Violent men.

Published by: Khaloth on 4th Nov 2010 | View all blogs by Khaloth
A girl I know has a tendency to attract weirdoes’ and psychos. When I met her last week, she told me of one of her dates. She had met this guy in a grocery store and ended up inviting him to her place to watch a movie. That had been one of her most disturbing dates ever, he had been laughing in a deep, rich and contagious way throughout the movie.
I could not quite see the problem, so I asked her to explain. She looked at me with a rather odd look.
“We were watching “Schindler’s List “

This is only one of her weird and scary dates, some of her dates have even been violent.
The violent ones, she always chucks out at once, without giving them any benefit of doubt.

This brings me to a problem that always makes me wonder. Many women are repeatedly beaten by their men, and they seem to accept it.
Why don’t they chuck them out, or leave them? Do they believe they can change them?
This greatly puzzles me.

Comments

16 Comments

  • Gerilyn
    by Gerilyn 1 year ago
    I think in a lot of cases the blokes don't start out as violent. They hide that side of themselves until the relationship is established and he has began to work his way into his girlfriend's head. Blokes like that tell their girlfriends that they are worthless- they will never find anyone else oh and if they did think about leaving he would punish them. Then after the beating they are truly truly sorry and it will never happen again -until the next time.

    Your mate is lucky that she finds out their horrible side before she gets too involved. Tell her to stop bringing strange men home!
  • Autumn
    by Autumn 1 year ago
    Agree with Geri. As stupid as it sounds, these women TRULY believe the man loves them and it's actually their own fault for making them mad. I often sit in a specialist domestic violence court, and it makes me so angry that by the time these cases come to court, 9 times out of 10 the couple turn up apparently reconciled, and the woman then refuses to testify against the man - leaving us with very little choice than to dismiss the case through lack of evidence.

    I am sure many of us have taken stupid risks like this at one time or another, but your friend is really increasing her chances of getting hurt.

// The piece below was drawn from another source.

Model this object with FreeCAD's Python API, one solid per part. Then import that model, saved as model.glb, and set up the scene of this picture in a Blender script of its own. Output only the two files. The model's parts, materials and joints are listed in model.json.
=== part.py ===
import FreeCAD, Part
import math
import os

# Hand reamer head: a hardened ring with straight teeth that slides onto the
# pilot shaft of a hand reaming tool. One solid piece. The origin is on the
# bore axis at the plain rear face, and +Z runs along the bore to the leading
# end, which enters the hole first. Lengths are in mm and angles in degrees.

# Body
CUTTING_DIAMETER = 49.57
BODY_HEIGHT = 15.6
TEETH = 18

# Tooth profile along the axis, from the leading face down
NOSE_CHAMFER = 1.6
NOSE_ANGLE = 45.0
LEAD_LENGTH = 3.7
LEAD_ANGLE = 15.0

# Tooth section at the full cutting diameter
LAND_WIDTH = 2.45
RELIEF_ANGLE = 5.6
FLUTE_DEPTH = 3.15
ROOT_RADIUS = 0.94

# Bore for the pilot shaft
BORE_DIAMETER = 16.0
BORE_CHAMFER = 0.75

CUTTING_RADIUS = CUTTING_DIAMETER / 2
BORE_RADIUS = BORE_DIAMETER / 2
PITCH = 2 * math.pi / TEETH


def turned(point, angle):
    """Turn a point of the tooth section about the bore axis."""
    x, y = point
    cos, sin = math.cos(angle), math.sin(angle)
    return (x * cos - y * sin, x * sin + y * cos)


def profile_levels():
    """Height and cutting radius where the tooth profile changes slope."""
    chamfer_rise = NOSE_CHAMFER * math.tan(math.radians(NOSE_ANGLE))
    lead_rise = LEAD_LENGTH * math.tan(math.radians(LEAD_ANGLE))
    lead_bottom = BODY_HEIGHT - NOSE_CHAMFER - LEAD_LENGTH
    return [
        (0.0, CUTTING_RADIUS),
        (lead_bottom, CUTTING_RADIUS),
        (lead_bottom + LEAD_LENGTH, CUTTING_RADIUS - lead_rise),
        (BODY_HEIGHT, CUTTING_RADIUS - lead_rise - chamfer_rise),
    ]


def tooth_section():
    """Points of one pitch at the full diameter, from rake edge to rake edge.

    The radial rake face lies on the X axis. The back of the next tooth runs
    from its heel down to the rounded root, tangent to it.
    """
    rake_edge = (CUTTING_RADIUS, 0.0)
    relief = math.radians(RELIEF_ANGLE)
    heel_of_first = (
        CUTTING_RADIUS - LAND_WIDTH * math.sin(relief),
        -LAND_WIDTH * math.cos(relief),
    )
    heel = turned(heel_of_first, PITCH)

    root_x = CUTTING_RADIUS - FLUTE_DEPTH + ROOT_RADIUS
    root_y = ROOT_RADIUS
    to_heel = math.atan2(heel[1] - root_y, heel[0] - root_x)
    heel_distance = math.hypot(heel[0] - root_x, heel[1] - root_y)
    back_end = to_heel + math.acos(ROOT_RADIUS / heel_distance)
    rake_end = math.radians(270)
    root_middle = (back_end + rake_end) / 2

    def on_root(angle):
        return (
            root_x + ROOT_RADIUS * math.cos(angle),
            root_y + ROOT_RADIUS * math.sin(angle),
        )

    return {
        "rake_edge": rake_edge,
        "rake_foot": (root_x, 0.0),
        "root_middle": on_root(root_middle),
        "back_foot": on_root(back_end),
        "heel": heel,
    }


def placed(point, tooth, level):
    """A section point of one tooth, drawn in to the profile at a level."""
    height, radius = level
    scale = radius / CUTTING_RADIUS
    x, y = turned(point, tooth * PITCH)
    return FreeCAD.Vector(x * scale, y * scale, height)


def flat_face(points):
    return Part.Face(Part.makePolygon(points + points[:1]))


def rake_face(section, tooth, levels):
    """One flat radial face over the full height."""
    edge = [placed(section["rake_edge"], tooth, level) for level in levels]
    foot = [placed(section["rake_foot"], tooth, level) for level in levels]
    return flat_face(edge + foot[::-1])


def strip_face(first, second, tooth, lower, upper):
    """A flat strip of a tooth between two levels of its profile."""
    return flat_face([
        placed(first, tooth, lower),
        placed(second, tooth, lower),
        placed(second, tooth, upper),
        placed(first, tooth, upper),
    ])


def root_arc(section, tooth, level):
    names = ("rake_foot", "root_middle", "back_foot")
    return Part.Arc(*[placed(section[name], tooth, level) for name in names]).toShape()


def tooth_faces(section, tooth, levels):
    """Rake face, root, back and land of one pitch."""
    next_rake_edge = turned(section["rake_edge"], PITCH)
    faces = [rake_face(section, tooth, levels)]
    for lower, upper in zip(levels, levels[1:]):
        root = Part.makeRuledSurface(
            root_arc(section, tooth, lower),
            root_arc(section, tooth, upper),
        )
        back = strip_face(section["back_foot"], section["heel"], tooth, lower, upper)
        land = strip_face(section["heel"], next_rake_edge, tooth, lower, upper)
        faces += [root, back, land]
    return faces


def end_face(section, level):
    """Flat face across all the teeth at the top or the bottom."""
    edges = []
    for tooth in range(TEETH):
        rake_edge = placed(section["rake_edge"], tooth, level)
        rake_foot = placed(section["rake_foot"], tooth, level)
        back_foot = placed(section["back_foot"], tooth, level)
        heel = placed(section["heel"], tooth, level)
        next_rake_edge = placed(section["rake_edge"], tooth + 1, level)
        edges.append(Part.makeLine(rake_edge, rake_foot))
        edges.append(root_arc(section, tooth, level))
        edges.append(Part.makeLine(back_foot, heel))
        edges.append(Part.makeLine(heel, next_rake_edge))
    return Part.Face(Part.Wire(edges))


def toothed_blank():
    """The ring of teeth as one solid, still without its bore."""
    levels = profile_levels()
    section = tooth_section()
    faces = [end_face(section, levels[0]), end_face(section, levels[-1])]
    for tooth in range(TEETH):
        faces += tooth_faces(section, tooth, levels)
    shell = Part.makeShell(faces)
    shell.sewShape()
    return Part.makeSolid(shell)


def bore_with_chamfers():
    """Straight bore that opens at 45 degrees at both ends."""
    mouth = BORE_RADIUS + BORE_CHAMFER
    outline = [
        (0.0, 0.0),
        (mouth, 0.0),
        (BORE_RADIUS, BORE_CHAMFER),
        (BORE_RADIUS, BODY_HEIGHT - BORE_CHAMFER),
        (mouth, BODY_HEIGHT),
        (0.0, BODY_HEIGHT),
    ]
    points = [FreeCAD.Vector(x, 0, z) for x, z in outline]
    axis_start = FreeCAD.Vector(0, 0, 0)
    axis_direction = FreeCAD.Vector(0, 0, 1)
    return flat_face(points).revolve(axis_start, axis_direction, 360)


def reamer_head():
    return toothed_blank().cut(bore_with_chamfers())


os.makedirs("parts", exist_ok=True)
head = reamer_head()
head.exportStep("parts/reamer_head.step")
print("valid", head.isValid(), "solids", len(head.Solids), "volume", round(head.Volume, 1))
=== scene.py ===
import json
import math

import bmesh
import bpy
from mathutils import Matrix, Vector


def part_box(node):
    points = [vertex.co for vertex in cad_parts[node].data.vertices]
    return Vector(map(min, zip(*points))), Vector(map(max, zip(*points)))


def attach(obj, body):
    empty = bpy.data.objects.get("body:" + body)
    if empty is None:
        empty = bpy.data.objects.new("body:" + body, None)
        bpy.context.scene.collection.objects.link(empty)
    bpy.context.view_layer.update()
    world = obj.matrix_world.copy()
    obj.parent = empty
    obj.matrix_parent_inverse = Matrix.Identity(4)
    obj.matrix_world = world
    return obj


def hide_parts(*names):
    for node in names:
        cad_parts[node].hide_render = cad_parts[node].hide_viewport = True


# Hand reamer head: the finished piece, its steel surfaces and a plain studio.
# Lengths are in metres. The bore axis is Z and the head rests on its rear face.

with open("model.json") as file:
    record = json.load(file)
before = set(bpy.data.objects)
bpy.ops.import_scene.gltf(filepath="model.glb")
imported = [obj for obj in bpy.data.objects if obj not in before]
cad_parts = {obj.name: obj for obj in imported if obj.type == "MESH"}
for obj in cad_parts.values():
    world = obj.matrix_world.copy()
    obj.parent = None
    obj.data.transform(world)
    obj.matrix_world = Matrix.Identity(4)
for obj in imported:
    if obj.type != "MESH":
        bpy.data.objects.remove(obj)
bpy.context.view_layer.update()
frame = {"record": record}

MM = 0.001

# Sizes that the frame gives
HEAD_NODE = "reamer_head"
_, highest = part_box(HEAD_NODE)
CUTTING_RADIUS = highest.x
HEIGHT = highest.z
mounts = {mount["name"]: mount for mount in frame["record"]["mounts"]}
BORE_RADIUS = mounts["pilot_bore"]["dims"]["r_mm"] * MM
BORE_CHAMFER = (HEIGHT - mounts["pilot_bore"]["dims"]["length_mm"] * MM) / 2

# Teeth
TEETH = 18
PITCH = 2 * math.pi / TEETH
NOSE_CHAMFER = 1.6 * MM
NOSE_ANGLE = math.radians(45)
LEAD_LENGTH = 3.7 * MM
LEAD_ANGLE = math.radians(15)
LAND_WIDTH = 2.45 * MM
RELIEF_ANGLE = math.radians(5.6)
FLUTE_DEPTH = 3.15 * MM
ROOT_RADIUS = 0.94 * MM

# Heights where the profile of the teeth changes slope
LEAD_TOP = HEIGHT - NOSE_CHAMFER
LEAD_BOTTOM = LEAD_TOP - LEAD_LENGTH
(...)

I would definitely suggest she doesn't let strange men into her home after just meeting. Maybe she is a bit too lonely?
  • norman normington
    by norman normington 1 year ago
    Fear is also a factor, what will he do if they try to get him to leave?
    I have actually been on the other side of domestic violence my ex wife was insanely jealous and had attacked me many times.
    I have been hit with mugs thrown with great velocity, furniture, and attacked with knives. I used to quickly disarm her and then we would go through a pattern of, Regret, remorse, self hate and finally her way of trying to make it up to me.
    Once she was punching and kicking away and in desperation I pinned her against the wall until she calmed down and once she had she realised her mouth was bleeding from where I had restrained her and she complained that I had hurt her!
    Her problems, abusive childhood, violent parents all the usual nasty stuff that kids shoud not have to go through.

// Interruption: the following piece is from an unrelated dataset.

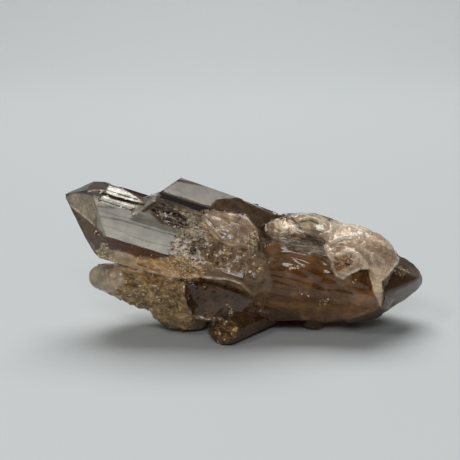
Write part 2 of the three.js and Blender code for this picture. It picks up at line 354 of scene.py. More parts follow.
RECESS = [(260, 226), (266, 224), (267, 232), (275, 240), (268, 244), (261, 238)]
ETCHED_GREY = [(166, 206), (200, 212.5), (208, 229), (216, 237), (206, 250), (196, 259),
               (186, 257), (168, 253), (170, 246), (176, 236), (179, 229), (188, 224), (186, 217)]
ETCHED_BROWN = [(208, 229), (222, 241), (240, 247), (252, 250), (264, 252), (268, 262), (262, 272),
                (250, 276), (236, 272), (220, 272), (204, 270), (196, 259), (206, 250)]
SMOOTH_FOOT = [(236, 272), (250, 276), (268, 262), (272, 285), (266, 305), (256, 308), (254, 298),
               (246, 292), (232, 286), (204, 278), (206, 271)]
SEAM = [(252, 242), (284, 244), (286, 312), (250, 312), (240, 290), (246, 276)]
LOWER_EDGE = [(140, 269.5), (152, 272), (165, 275), (180, 277.5), (190, 277.5), (200, 276),
              (214, 278), (229, 279), (240, 283), (250, 292)]
BREAK = [(186, 282), (198, 277.5), (213, 280), (232, 286), (248, 293), (256, 300), (254, 309),
         (243, 314), (230, 318), (207, 320), (192, 317), (184, 302)]
BREAK_RIM = [(183, 296), (186, 304), (190, 312), (196, 317), (207, 319.5), (222, 319)]
LOWER_GROWTH = [(104, 264), (112, 266), (142, 272), (186, 281), (184, 302), (192, 318), (192, 330),
                (175, 328), (140, 312), (118, 298), (106, 290)]
NUB = [(84, 272), (90, 267), (104, 264), (120, 270), (124, 282), (112, 292), (96, 294), (85, 288)]
FOOT = [(208, 326), (220, 318), (240, 312), (266, 306), (300, 309), (300, 322), (262, 325),
        (240, 342), (212, 344)]
FOOT_END = [(213, 325), (224, 320), (236, 323), (240, 332), (232, 342), (218, 342)]
BACK_GROWTH = [(255, 305), (300, 308), (326, 308), (326, 330), (255, 332)]
LUMP = [(266, 240), (265, 228), (274, 218), (291, 219), (306, 232), (306, 238), (292, 240)]
LUMP_PAINTED_HIGHLIGHT = [(274, 229), (277, 219), (292, 222), (303, 231), (295, 233), (283, 229)]
SMALL_CRYSTAL = [(291, 215), (303, 211), (318, 213), (328, 220), (338, 227), (330, 231),
                 (320, 238), (306, 234)]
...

    Why did I tolerate it? No idea!

    Gonna stop now not to easy to talk about this shit...
  • MinxieAD
    by MinxieAD 1 year ago
    It’s always sad to read this type of thing. Norm, my ex partner was abused by his wife. He’s not sure why he stuck around so long either. Maybe because they have a daughter, or maybe because he loved her?

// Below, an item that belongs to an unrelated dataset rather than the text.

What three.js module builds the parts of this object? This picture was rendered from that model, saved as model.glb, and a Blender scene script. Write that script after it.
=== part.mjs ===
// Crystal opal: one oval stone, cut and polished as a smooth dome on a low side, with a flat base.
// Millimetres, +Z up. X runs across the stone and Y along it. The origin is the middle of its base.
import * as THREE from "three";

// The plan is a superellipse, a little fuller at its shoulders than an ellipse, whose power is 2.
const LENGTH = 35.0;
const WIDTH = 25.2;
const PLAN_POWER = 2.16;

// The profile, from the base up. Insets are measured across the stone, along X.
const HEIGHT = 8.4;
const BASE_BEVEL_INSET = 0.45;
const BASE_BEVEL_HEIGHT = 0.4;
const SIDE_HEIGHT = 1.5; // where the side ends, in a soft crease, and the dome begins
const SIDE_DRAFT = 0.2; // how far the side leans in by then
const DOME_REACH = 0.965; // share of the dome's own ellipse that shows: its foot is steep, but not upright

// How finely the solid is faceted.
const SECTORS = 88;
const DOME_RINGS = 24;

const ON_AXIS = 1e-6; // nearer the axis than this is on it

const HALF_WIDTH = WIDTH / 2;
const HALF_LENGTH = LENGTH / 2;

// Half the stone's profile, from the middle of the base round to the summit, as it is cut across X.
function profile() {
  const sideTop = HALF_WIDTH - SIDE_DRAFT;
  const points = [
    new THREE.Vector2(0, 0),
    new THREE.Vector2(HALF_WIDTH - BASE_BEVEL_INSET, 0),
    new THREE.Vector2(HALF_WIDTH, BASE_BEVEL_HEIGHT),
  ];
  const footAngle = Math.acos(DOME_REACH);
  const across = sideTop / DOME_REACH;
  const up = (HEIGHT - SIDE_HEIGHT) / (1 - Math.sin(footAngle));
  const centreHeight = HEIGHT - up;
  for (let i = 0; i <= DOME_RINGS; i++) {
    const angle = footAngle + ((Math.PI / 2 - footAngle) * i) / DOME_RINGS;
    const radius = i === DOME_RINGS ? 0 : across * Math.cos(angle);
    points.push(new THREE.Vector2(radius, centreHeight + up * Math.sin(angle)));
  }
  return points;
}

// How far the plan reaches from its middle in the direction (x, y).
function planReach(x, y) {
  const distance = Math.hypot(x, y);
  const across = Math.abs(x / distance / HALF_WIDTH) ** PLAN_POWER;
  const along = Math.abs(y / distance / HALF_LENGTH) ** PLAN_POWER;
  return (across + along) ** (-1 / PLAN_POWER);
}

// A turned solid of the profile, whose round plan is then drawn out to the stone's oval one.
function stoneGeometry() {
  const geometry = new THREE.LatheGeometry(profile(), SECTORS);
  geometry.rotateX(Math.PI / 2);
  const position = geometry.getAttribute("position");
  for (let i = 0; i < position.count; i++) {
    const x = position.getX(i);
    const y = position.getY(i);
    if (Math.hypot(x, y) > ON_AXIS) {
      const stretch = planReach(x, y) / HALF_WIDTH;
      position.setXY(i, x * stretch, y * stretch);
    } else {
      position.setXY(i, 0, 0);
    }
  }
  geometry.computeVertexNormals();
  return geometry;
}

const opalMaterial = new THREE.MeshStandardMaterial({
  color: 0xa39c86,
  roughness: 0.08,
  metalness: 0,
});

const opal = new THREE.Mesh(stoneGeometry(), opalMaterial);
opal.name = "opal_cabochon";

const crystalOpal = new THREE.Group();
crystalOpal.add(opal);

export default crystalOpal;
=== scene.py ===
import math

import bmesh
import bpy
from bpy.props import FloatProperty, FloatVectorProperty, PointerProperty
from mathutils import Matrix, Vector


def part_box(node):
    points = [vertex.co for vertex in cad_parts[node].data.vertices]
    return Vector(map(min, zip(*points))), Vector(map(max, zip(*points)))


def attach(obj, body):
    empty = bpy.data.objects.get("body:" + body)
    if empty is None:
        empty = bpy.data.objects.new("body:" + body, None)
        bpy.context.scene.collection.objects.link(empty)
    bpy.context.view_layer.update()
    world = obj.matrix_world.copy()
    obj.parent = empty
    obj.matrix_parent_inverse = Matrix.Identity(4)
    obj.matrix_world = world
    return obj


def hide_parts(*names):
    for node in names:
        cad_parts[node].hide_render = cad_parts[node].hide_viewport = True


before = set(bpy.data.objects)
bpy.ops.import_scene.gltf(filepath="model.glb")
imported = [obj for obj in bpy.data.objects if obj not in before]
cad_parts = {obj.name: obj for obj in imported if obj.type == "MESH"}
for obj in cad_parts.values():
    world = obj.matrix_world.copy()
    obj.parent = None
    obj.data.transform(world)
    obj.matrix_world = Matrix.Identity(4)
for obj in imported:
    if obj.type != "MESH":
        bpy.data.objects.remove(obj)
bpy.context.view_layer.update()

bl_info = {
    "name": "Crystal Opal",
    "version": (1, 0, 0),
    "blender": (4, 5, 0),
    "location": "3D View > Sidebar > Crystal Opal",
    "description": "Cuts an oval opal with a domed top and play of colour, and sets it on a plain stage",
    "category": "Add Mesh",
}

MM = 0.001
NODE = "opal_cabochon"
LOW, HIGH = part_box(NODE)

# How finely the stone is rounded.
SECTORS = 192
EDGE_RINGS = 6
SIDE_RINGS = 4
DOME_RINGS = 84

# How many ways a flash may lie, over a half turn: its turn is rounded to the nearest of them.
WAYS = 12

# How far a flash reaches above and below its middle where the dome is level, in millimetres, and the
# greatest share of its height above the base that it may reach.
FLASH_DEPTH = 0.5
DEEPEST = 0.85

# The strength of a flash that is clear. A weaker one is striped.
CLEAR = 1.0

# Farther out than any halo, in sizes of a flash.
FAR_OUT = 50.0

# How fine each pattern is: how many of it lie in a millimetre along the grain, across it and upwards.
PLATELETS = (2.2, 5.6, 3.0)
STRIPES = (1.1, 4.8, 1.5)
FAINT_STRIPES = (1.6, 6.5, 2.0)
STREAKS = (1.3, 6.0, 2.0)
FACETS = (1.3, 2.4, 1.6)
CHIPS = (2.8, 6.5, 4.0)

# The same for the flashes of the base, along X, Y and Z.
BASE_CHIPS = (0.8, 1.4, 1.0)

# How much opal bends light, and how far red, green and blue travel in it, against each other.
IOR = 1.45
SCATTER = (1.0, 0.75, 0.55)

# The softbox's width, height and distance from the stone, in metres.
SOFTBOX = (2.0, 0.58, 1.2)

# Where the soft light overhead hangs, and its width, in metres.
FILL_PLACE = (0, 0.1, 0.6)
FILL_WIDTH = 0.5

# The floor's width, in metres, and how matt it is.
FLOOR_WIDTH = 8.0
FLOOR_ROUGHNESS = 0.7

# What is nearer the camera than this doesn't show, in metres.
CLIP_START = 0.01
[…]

    In my personal opinion, (as this is a huge subject that Khaloth has raised), both the perpetrator and the victim of the abuse are victims and are, as Norm says, reliving history. An abused person will subconsciously attracting an abuser to relive their abuse, over and over. Not because they enjoy being abused, but because this may be their opportunity to beat the abuse this time. Unfortunately, they just add to their feelings of inadequacy, or alter their views and the ways in which they deal with the abuse to compensate, trying to give it a more appropriate ending so they can move on and get away from ‘it’ this time.

    The sooner your friend realises she is worth more than this, she won’t stop inviting abuse into her life. It’s great she gets rid of them as soon as she realises, but to not attract them in the first place would be even better for her. By you describing that she invited what was basically a stranger back to her house to watch a film it alerts me to the fact that her self esteem (however it may appear to the outside world), is pretty low. As a reoffending ‘victim’ himself, he would have picked up on this. Each time she puts herself through such an event, whether she gets rid of the abuser or not, her self esteem lowers even more simply by attracted a person who isn’t good enough for her. How can she be too good for this type of person if this type of person keeps coming into her life – it must be all she’s worth!

    Once she realises she is in fact abusing herself, and these men aren’t responsible, they are simply being who they are, she can start to move on. She should make a start by only going on a date in future if he’s putting effort in, such as a meal.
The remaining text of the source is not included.